Bournemouth vs Newcastle
Put your mortgage on…
Newcastle to rest on their laurels. It’ll be a good fortnight since they last took the field, and that backs-to-the-wall win over Manchester United at St James’, but stringing wins together simply isn’t their thing.
The Toon haven’t won consecutive matches in the Premier League since mid-September and Bournemouth – despite a surprise 4-1 hammering from Huddersfield two weeks ago – are still the form team in the top flight’s very soft middle.
The match, according to Ceefax…
Most likely headline in the morning papers
EDDIE SHOWS RAFA HOWE IT’S DONE
Brighton vs Swansea
Put your mortgage on…
Carlos Carvalhal’s analogies to jump the shark, while his Swans leapfrog Brighton in the table (like, say, a thing would…climb over another…thing.)
Carlos is not much of a fan of stats… pic.twitter.com/zkuYFfqhHf
— Swansea City AFC (@SwansOfficial) February 22, 2018
The match, according to Ceefax…
Retro indulgence
December 2006: Dean Cox scores a goal so stunning for Brighton against Swansea that the club’s in-house TV presenter is still trying to copy it more than a decade later.
Burnley vs Southampton
Put your mortgage on…
A mutually-acceptable draw. These two have mustered just a single win between them in their last 24 Premier League matches and, while Southampton have a relegation zone to climb out of, Burnley isn’t the place to go if you want to force the issue.
The match, according to Ceefax…
Retro indulgence
Not so much retro football action, as retro mobile phone technology action: here’s the lowest-resolution video ever taken by a human being, allegedly showing Graham Alexander toe-punting home one of his reliable penalties for Burnley against Southampton back in the Stone Age (sorry, 2009)
Liverpool vs West Ham
Put your mortgage on…
A well-rested Liverpool to put West Ham to the sword.

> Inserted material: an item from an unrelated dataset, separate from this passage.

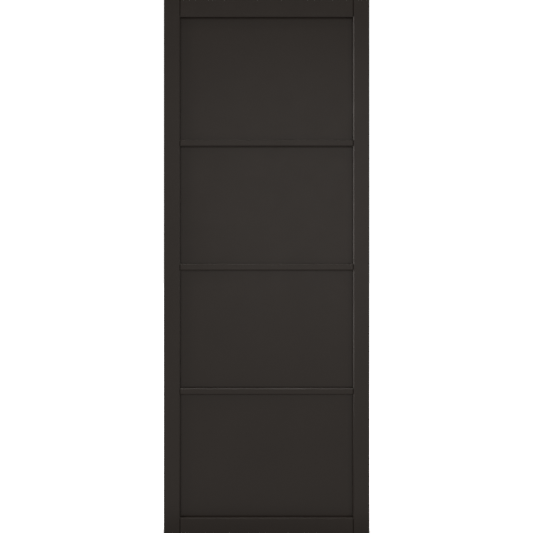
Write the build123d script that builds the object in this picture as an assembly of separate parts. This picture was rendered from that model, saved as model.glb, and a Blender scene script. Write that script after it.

Mohamed Salah, Roberto Firmino and Sadio Mane have had ten days to put their shooting boots up since demolishing Porto on their own patch, and no David Moyes gameplan can cover all three of them.
The match, according to Ceefax…
Retro indulgence
1996: Liverpool wrap up the FA Youth Cup final at Anfield – with a young Michael Owen cancelling out an opener from a young Frank Lampard – despite the efforts of a young Rio Ferdinand.
West Brom vs Huddersfield
Put your mortgage on…
Pardew to keep West Brom on life support. He and his players have just about emerged with some dignity from their Barcelona mini-break, and Pardew expects his errant senior pros to show a reaction. A seven-point gap to safety isn’t unbridgeable…
The match, according to Ceefax…
Most likely headline in the morning papers
TAXI FOR PARDEW
Watford vs Everton
Put your mortgage on…
Everton to be given the runaround. Something about a central-defensive partnership of Michael Keane and Ashley Williams suggests that any diminutive, twinkle-toed forward with a licence to roam might have some joy against them. Someone like Gerard Deulofeu, say…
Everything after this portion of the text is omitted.